Goal >> List all lines in the material below that contain "FreeCAD".
--- start of Stored rows ---
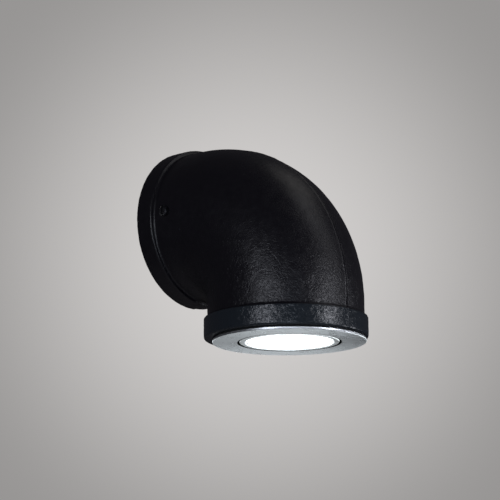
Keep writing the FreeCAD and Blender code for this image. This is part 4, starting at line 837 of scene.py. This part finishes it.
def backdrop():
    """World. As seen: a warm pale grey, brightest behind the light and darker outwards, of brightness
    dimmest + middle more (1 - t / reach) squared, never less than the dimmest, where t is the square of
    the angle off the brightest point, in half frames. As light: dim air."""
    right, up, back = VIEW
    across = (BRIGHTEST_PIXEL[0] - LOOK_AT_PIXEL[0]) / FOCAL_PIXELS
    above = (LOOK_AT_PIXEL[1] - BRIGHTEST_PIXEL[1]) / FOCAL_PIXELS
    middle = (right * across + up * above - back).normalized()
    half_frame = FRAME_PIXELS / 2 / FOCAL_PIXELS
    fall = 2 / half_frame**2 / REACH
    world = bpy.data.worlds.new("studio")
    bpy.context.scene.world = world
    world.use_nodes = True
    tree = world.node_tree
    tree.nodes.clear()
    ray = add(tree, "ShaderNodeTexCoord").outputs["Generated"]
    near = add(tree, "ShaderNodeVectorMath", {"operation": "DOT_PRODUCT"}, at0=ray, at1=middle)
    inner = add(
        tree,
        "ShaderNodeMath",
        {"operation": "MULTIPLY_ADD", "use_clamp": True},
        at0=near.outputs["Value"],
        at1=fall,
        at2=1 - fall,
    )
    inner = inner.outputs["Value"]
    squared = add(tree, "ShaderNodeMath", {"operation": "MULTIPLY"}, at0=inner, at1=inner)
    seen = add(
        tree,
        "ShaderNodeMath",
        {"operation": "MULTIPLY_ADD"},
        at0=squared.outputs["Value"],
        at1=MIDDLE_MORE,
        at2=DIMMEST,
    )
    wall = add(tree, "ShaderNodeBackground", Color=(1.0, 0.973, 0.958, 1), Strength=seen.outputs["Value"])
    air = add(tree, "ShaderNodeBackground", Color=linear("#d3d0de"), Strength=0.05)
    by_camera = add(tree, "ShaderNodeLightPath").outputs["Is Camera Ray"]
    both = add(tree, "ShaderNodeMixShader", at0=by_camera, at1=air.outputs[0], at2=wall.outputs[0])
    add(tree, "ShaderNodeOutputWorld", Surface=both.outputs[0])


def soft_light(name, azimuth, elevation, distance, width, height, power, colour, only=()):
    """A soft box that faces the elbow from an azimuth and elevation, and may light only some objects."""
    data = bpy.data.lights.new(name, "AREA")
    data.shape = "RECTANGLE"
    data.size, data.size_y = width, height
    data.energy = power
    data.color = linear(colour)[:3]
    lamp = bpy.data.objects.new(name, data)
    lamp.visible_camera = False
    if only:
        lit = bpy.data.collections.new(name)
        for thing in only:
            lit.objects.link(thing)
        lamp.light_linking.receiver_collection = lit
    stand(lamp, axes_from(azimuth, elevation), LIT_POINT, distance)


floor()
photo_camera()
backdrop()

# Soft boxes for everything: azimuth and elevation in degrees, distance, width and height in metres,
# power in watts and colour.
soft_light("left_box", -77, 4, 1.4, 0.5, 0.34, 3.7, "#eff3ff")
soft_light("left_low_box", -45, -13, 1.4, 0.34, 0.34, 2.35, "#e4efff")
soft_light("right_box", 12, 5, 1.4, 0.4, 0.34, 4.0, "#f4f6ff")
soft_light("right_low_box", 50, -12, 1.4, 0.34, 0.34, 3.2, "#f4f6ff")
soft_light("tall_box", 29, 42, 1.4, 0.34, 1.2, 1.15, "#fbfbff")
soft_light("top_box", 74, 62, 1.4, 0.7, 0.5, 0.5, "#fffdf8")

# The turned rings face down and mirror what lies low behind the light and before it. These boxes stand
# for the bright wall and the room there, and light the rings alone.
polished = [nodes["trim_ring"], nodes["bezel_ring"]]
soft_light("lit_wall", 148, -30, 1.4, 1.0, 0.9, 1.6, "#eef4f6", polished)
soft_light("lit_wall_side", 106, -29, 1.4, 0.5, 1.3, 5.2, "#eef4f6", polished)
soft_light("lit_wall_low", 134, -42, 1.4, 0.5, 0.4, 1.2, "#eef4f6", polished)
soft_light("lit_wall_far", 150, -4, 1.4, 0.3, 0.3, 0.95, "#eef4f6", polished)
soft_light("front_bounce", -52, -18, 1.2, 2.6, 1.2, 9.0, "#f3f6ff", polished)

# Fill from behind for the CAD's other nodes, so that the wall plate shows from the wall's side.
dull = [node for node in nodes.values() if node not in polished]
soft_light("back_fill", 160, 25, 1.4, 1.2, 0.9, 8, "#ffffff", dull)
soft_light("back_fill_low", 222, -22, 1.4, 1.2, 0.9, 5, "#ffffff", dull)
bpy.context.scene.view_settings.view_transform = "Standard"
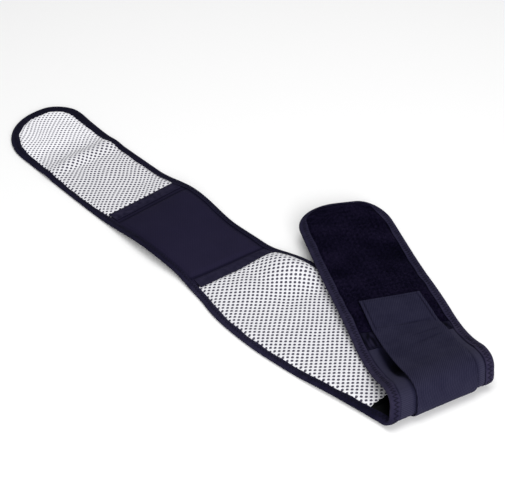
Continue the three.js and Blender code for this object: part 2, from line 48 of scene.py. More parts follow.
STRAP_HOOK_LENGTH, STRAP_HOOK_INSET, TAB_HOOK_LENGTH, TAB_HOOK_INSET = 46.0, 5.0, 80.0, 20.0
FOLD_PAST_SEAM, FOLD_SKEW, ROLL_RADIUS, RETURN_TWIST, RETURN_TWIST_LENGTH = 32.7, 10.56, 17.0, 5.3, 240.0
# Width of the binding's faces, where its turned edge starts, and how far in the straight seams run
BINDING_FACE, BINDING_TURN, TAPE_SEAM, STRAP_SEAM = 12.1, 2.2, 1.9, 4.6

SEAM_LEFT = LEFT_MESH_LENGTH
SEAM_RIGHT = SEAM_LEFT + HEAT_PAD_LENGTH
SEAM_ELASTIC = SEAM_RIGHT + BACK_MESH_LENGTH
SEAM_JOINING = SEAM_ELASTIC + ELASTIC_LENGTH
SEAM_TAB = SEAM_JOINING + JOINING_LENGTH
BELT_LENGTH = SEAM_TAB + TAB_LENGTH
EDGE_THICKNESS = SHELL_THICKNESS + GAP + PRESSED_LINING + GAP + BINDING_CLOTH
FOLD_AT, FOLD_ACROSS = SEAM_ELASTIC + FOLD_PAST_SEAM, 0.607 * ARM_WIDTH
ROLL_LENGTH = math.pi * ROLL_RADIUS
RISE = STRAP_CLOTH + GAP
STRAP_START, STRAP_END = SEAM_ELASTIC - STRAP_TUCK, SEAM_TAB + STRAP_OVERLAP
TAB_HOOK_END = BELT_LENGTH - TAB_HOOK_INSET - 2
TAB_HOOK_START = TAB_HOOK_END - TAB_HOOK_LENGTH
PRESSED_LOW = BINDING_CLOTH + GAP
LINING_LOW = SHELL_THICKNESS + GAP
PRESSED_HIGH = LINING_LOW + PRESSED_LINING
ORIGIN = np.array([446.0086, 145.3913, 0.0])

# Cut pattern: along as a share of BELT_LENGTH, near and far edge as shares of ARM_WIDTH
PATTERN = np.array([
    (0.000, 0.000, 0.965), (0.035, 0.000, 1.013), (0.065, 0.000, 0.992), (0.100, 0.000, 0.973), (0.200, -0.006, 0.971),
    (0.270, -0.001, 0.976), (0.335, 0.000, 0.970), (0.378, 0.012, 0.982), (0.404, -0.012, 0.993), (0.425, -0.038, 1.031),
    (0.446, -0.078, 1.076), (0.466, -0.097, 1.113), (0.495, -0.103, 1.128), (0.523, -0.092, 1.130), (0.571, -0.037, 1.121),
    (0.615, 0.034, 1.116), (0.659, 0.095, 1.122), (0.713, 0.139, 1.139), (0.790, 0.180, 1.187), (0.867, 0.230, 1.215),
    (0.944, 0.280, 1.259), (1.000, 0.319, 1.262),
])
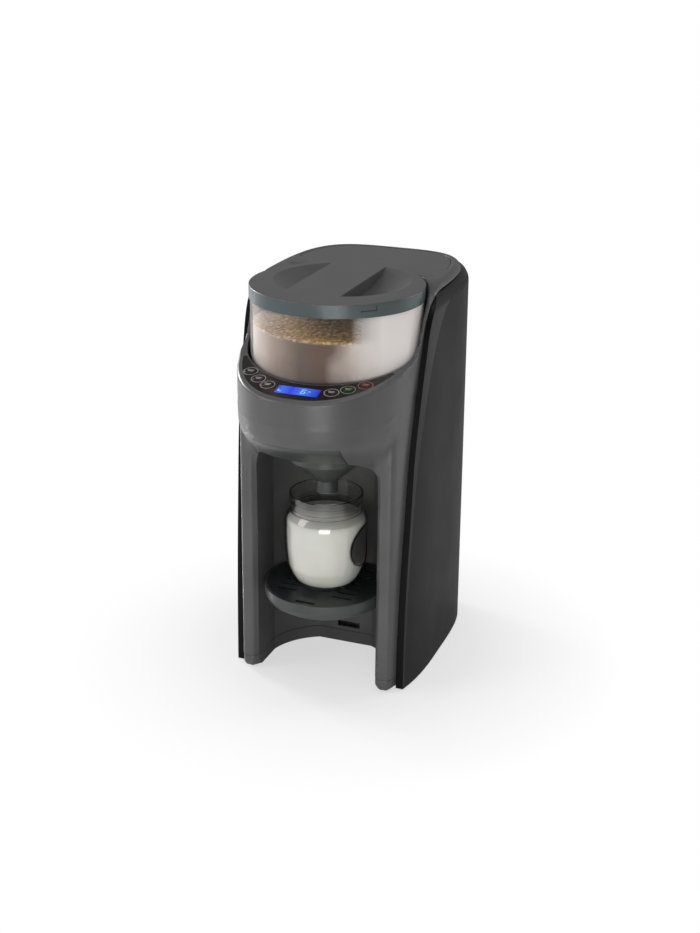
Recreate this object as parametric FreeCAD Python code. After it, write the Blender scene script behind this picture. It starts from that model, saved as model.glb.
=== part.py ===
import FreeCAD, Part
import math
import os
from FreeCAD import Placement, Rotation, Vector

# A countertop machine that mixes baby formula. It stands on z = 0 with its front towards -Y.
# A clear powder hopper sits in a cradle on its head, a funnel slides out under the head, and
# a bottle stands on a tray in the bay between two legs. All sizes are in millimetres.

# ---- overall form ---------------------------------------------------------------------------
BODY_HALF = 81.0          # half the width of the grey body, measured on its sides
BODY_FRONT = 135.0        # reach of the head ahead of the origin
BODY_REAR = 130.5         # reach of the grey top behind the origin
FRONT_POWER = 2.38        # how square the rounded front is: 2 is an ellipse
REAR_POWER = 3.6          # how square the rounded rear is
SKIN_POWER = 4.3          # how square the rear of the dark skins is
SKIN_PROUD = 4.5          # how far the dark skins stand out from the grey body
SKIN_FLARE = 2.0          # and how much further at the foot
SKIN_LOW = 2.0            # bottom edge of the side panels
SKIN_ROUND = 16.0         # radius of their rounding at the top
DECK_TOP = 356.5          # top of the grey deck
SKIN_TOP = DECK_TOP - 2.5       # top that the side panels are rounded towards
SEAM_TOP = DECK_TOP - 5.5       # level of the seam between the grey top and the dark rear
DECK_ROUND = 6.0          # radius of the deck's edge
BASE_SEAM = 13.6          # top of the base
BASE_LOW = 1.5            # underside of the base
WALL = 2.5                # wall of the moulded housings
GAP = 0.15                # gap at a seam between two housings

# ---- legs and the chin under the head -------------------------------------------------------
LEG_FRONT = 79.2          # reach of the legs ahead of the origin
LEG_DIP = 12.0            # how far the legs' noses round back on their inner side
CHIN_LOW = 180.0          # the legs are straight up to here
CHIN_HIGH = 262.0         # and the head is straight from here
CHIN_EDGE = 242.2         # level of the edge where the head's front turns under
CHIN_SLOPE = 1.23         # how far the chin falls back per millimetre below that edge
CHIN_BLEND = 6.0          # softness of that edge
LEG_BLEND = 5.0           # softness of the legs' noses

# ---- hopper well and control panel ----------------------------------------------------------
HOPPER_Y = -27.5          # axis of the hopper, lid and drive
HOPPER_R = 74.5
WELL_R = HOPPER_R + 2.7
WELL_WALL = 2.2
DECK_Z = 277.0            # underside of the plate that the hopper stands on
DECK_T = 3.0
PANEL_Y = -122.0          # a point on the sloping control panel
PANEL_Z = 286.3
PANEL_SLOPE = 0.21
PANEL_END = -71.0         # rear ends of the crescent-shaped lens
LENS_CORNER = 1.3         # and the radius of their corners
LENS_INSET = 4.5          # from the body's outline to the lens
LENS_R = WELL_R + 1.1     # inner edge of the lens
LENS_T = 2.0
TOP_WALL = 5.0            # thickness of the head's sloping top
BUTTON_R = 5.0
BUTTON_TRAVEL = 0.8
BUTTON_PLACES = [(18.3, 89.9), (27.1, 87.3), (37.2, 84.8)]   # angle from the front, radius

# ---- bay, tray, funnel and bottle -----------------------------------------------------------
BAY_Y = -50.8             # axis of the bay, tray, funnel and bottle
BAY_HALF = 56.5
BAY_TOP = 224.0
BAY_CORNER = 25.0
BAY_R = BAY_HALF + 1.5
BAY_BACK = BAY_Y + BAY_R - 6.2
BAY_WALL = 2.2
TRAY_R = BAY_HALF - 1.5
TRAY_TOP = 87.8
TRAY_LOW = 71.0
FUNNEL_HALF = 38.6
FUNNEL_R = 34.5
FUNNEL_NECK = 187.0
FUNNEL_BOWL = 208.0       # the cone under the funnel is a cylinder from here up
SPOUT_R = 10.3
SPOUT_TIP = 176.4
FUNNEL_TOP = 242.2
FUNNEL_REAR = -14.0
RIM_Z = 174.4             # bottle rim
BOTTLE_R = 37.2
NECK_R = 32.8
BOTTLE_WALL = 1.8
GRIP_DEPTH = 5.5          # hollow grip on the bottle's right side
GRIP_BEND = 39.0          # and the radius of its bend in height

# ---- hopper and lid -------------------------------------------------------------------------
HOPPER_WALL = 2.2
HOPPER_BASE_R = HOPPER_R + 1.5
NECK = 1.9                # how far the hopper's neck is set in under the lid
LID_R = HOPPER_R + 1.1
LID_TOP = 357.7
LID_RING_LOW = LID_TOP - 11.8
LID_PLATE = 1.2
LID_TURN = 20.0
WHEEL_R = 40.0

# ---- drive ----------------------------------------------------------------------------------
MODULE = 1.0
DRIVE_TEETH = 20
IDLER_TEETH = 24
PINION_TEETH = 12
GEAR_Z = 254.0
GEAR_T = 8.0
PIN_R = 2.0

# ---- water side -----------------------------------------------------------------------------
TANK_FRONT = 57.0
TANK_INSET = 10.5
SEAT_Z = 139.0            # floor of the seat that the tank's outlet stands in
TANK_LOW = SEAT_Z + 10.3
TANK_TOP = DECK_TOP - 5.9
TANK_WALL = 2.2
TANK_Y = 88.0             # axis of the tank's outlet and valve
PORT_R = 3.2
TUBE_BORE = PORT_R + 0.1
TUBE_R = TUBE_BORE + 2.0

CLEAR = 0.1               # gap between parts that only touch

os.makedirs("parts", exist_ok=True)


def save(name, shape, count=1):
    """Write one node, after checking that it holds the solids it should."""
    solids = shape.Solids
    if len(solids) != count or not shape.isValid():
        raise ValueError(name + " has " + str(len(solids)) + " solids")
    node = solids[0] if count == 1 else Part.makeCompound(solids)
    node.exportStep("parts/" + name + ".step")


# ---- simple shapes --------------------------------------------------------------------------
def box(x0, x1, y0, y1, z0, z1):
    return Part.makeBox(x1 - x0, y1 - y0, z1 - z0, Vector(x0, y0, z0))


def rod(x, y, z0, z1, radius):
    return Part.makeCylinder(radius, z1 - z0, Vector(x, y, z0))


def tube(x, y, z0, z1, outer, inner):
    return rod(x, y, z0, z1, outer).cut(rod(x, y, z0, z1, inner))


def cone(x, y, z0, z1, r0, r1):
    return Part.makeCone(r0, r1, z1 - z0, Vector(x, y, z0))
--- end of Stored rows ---
The output >>
Keep writing the FreeCAD and Blender code for this image. This is part 4, starting at line 837 of scene.py. This part finishes it.
Recreate this object as parametric FreeCAD Python code. After it, write the Blender scene script behind this picture. It starts from that model, saved as model.glb.
import FreeCAD, Part
from FreeCAD import Placement, Rotation, Vector